Databases analytics has a completely different pattern of data usage.
Analytics typically perform a small number of simple calculations on large amounts of data, often hundreds of gigabytes to petabytes of data. For example, a typical analytic query will apply a simple predicate (e.g. filter sales by date or region) and then perform a simple aggregation function (e.g. sum or average).
Note that the analytics usage pattern is the exact opposite of the sweet spot for GPUs described above. Because the data being processed is much larger than can fit in the local GPU memory, data must be moved back and forth across the PCI bus. This limits the total throughput to the PCI bus bandwidth which is dramatically lower than the local memory bandwidth. This doesn’t mean that GPUs don’t provide any benefits for analytics, but users should not expect the dramatic benefits seen in other applications. It is just not architecturally possible.
Oracle, and other vendors, have found that some database analytics algorithms can in fact run faster on GPUs than using conventional processing methods. However, care should be taken when reading performance comparisons because the analytic landscape is rapidly changing.
As mentioned before, databases are now increasingly taking advantage of SIMD Vector instructions. The comparisons that are often published showing huge advantages for GPUs usually contrast performance using traditional database algorithms vs new and highly optimized GPU algorithms. Further more, these comparisons often use easily available but un-optimized and un-parallelized open-source databases that are orders of magnitude slower than commercial databases for analytics. Oracle’s internal benchmarking shows that comparing GPUs to current vector instruction optimized algorithms greatly narrows the performance advantage of GPUs. New vector optimized algorithms and parallelization that Oracle will be releasing will further narrow the gap, and in most cases, we find that a standard two-socket server will deliver similar performance using these new algorithms to a server with eight GPU cards.
In addition to big changes in software algorithms that are coming in the analytics area, there are big changes coming in hardware. PCI buses will get faster, and future GPUs will reduce their PCI bus communication disadvantages by adding direct high bandwidth communication with the main CPUs. On the other hand, future CPUs may add support for High Bandwidth Memory eliminating one of the main advantages of GPUs.

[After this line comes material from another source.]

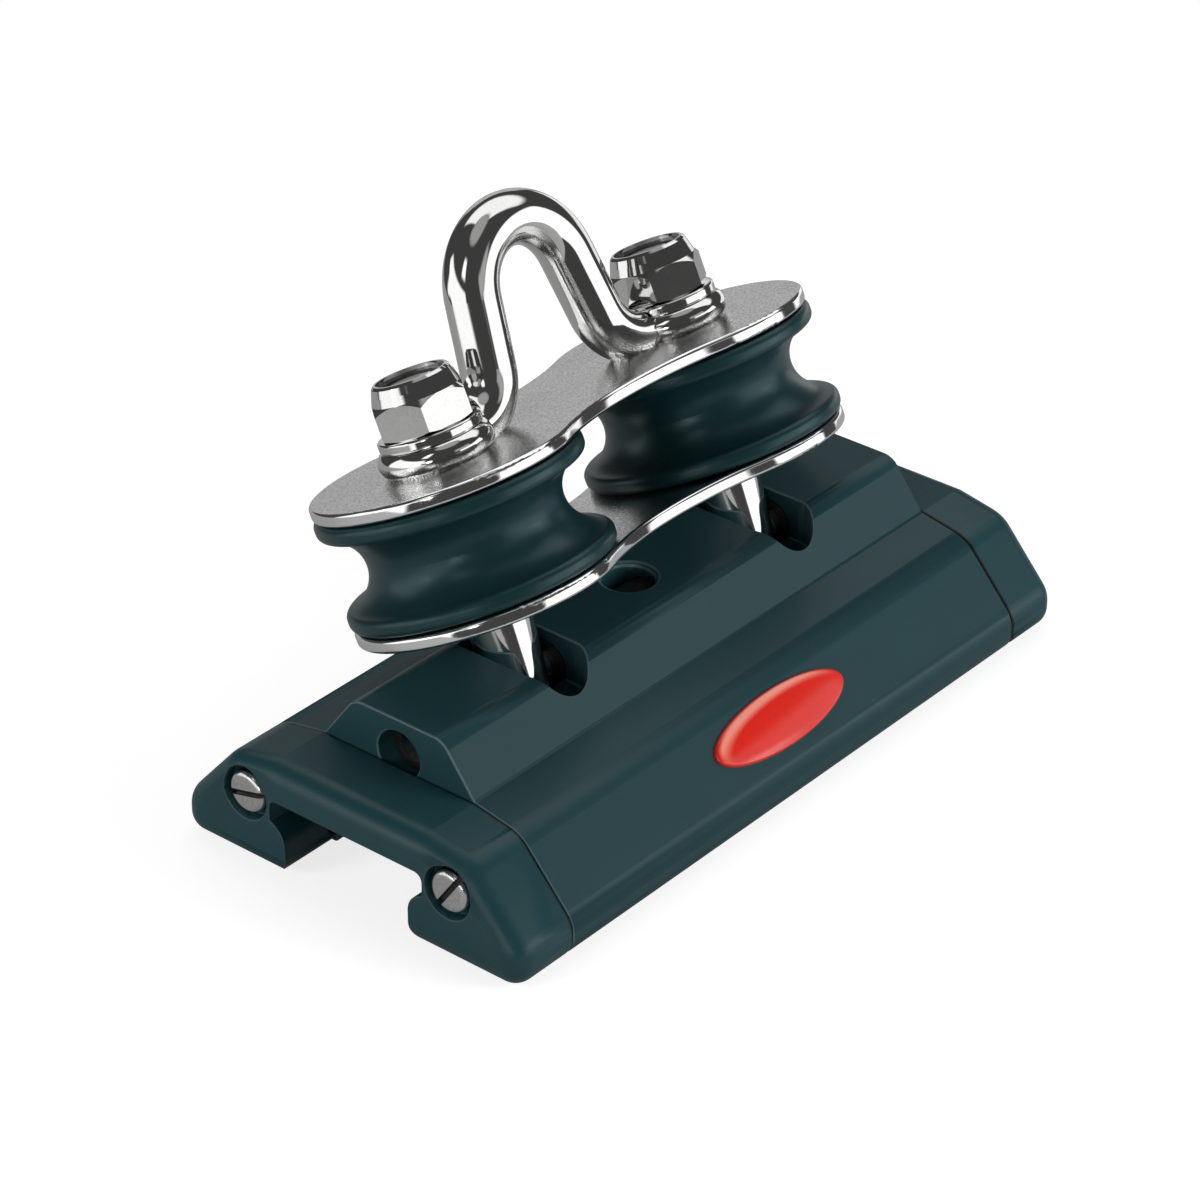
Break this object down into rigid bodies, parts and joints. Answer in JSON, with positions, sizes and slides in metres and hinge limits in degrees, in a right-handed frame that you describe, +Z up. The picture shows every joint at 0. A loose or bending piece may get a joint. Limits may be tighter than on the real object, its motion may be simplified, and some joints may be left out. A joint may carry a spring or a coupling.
{
  "type": "mainsheet traveller car",
  "caption": "Mainsheet traveller car: ball-bearing slider for a T-track with a tilting head of two control-line sheaves between plates and a shackle bow.",
  "frame": {"origin": "on the underside plane at mid length and mid width, in the middle of the channel that slides on the track", "axes": "+X along the track, -Y toward the flank with the label, +Z up from the underside to the shackle bow"},
  "size_m": [0.154, 0.0775, 0.0958],
  "materials": {
    "anodised_extrusion": "satin",
    "moulded_cap": "satin",
    "moulded_sheave": "satin",
    "brushed_plate": "satin with polished edges",
    "polished_steel": "polished",
    "fastener_steel": "polished",
    "bush_plastic": "matt",
    "ball_plastic": "satin",
    "insert_nylon": "matt",
    "domed_label": "gloss"
  },
  "bodies": {
    "carriage": {"car_body": "anodised_extrusion", "end_cap_near": "moulded_cap", "end_cap_far": "moulded_cap", "cap_screw_near_left": "fastener_steel", "cap_screw_near_right": "fastener_steel", "cap_screw_far_left": "fastener_steel", "cap_screw_far_right": "fastener_steel", "pivot_rod": "fastener_steel", "rod_bush_near": "bush_plastic", "rod_bush_middle": "bush_plastic", "rod_bush_far": "bush_plastic", "ball_train_left": "ball_plastic", "ball_train_right": "ball_plastic", "flank_label": "domed_label"},
    "head": {"lower_plate": "brushed_plate", "upper_plate": "brushed_plate", "shackle_bow": "polished_steel", "post_near": "polished_steel", "post_far": "polished_steel", "sheave_bush_near": "bush_plastic", "sheave_bush_far": "bush_plastic", "washer_near": "polished_steel", "washer_far": "polished_steel", "lock_nut_near": "fastener_steel", "lock_nut_far": "fastener_steel", "nut_insert_near": "insert_nylon", "nut_insert_far": "insert_nylon"},
    "sheave_near_body": {"sheave_near": "moulded_sheave"},
    "sheave_far_body": {"sheave_far": "moulded_sheave"}
  },
  "joints": [
    {"name": "head_tilt", "type": "hinge", "parent": "carriage", "child": "head", "pos_m": [0, 0, 0.0244], "axis": [1, 0, 0], "range_deg": [0, 50]},
    {"name": "sheave_near_spin", "type": "hinge", "parent": "head", "child": "sheave_near_body", "pos_m": [-0.03175, 0, 0.0244], "axis": [0, 0.4226, 0.9063], "continuous": true},
    {"name": "sheave_far_spin", "type": "hinge", "parent": "head", "child": "sheave_far_body", "pos_m": [0.03175, 0, 0.0244], "axis": [0, 0.4226, 0.9063], "continuous": true}
  ]
}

In summary, Oracle is actively improving its analytic algorithms by further leveraging SIMD Vector instructions and improving parallelism. The Oracle database is already dramatically faster for analytics than it was a few years ago and will get much faster in the coming releases. Oracle is working with both conventional CPU vendors and GPU vendors to add new hardware capabilities that specifically optimize database processing. Current GPUs can be shown to run some analytic algorithms faster but achieving these advantages in a non-benchmark environment is challenging because these algorithms only work for a subset of analytic functions, and data needs to be moved back and forth across the PCI bus. Oracle is also actively working on adapting its database algorithms to take transparent advantage of GPUs and will release these algorithms if we find that the performance gains are sufficient and sustainable.